At his federal sentencing hearing, former Saybrook Master and convicted child pornographer Antonio C. Lasaga wanted leniency. Instead, he received a 15-year federal prison term.

But the former Yale geochemist is not done fighting for a reduced sentence.

Lasaga’s attorney, Diane Polan, filed a motion in late February to appeal his federal sentence on convictions of possession and receipt of child pornography — including video and still images featuring Lasaga and the boy he molested.

Polan said U.S. District Judge Alvin W. Thompson abused his discretion when he factored the “extreme psychological injury” Lasaga caused the victim into the length of the sentence. This was inappropriate, Polan said, because the harm done to the victim was addressed in state court, where Lasaga pleaded no contest to multiple counts of sexual abuse.

The pain is legally distinct from the pornography, Polan said, and she is ready to argue this before an appeals court.

Lasaga’s appeal revolves around a judicial procedure known as an “upward departure.” According to federal law, sentencing is determined by two factors: the defendant’s criminal history and the severity of the offense for which he is being imprisoned. Given these two factors, a judge need only glance at a ready-made table to find the exact sentencing range.

But if the judge feels that the sentencing guidelines do not adequately reflect the nature of the crime and the criminal, he can add to or subtract from the length of the recommended sentence. That is, he can “depart” upwards or downwards from the prescribed sentence.

In Lasaga’s case, Thompson used the “extreme psychological injury,” coupled with the sheer volume of pornographic images found on his computers, to depart upwards from a recommended maximum term of 11 years to the awarded sentence of 15 years.

While Polan said the departure was unwarranted, University of Connecticut Law School professor Steven Wilf said Thompson does not have any explaining to do.
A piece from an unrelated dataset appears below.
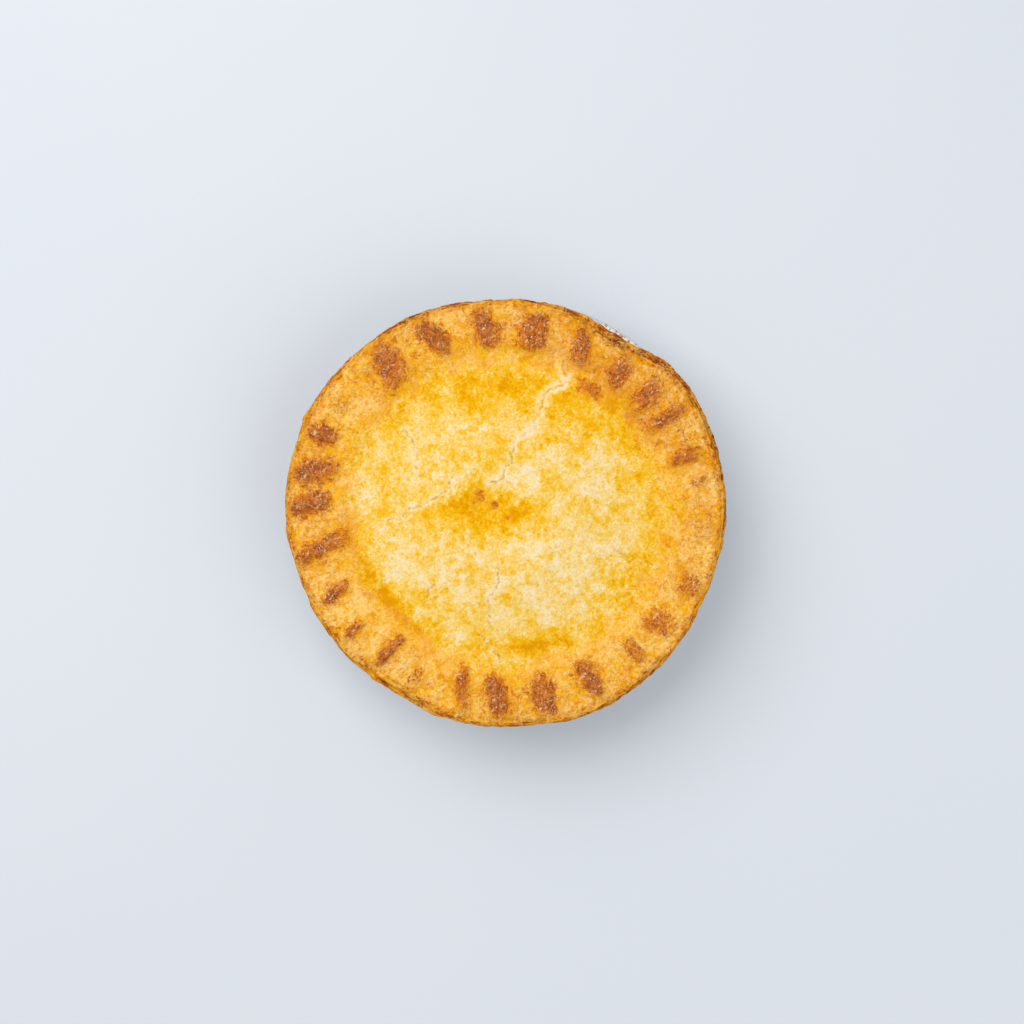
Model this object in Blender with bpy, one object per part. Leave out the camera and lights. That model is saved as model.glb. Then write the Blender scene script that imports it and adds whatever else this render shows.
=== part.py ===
"""A round, uncut pot pie with a crimped lid, in the foil tin it was baked in.

Metres, +Z up. The origin is at the middle of the tin's underside. +X and +Y are the right
and the top of the pie as it is seen from above.
"""

import math

import bpy
import numpy as np
from mathutils.geometry import delaunay_2d_cdt

MM = 0.001

# Foil tin.
TIN_WALL_RADIUS = 88.9 * MM
TIN_WALL_HEIGHT = 35.9 * MM
TIN_WALL_LEAN = math.radians(20)
TIN_CORNER_RADIUS = 5.0 * MM
TIN_CORNER_STEPS = 4
TIN_HEIGHT = 37.0 * MM
TIN_GAUGE = 0.5 * MM
TIN_BEAD_RADIUS = 1.3 * MM
TIN_BEAD_REACH = 94.8 * MM
TIN_SIDES = 88
GAP = 0.3 * MM

# Crust: its middle lies a little off the tin's, and its edge wanders about a mean radius.
CRUST_MIDDLE = (-0.6 * MM, -0.95 * MM)
CRUST_RADIUS = 98.7 * MM
CRUST_SIDES = 132
BASE_CRUST_THICKNESS = 3.0 * MM
LID_EDGE_THICKNESS = 3.2 * MM
EDGE_RAGGEDNESS = 0.22 * MM
SEAM_WANDER = 1.2 * MM
WANDER_ORDERS = (4, 7, 11, 18, 27)
BEAD_COVER = 95.2 * MM
DROOP_START = 94.0 * MM
DROOP_RATE = 30.0

# Heights of the lid's surface above the tin's underside.
DOME_HEIGHT = 48.4 * MM
VALLEY_HEIGHT = 41.5 * MM
RIM_HEIGHT = 44.2 * MM
SHOULDER_DROP = 0.7 * MM

# Radii from the crust's middle where the dome, the valley and the rim begin and end.
DOME_FLAT = 20.0 * MM
VALLEY_RADIUS = 69.0 * MM
RIM_INNER = 80.0 * MM
RIM_OUTER = 93.5 * MM

# Pinched crimps stand up from the rim between shallow finger prints.
CRIMP_HEIGHT = 2.1 * MM
PRINT_DEPTH = 0.8 * MM
CRIMP_END = 4.0 * MM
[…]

Wilf, an expert in criminal law, said a federal judge has more discretion in the sentencing phase of a trial than he does in conviction. In fact, he said it is the judge’s responsibility in determining a sentence to assess all of the defendant’s attributes that might make him a danger if he were not imprisoned.

“The ruling here does not seem terribly troubling,” Wilf said. “The judge has to take all of his proclivities into account when rendering his sentence.”

But Polan said she sees it in precisely the opposite way.

She said the federal sentencing guidelines, which took effect in 1987 and have since undergone several revisions, remove virtually all of a judge’s independent decision-making power. While the spirit of the guidelines is to make sure defendants with similar backgrounds who commit similar crimes receive similar sentences, Polan said, they have in practice sometimes done more harm than good.

“The guidelines are very difficult to understand and interpret,” she said. “A lot of the time they don’t actually eliminate the disparity they are supposed to.”

Some of the facts support Polan’s assertion. From 1998 to 2000, 11 people have been convicted of federal crimes involving pornography in Connecticut, and the average sentence received has been slightly more than two years, according to figures provided by the U.S. Sentencing Commission.

According to the 2001 Federal Sentencing Guideline Manual, in order to upwardly depart from sentencing guidelines, a judge needs to find that the victim “suffered psychological injury much more serious than that normally resulting from commission of the offense” for which the defendant is charged.

Since the kind of abuse involved in Lasaga’s case normally causes grave emotional damage, Polan said, it is hard to determine what is “much more serious” relative to the already high level of abuse.

“It has to be more extreme than you would expect,” Polan said. “For these crimes [of sexual abuse], you would come in expecting a great deal of psychological injury.”

Polan also said she also plans on appealing Lasaga’s 20-year state sentence but has not yet formulated a specific plan of attack.

“I’m very disturbed at what went on in both hearings,” Polan said. “I think we have grounds to contest it.”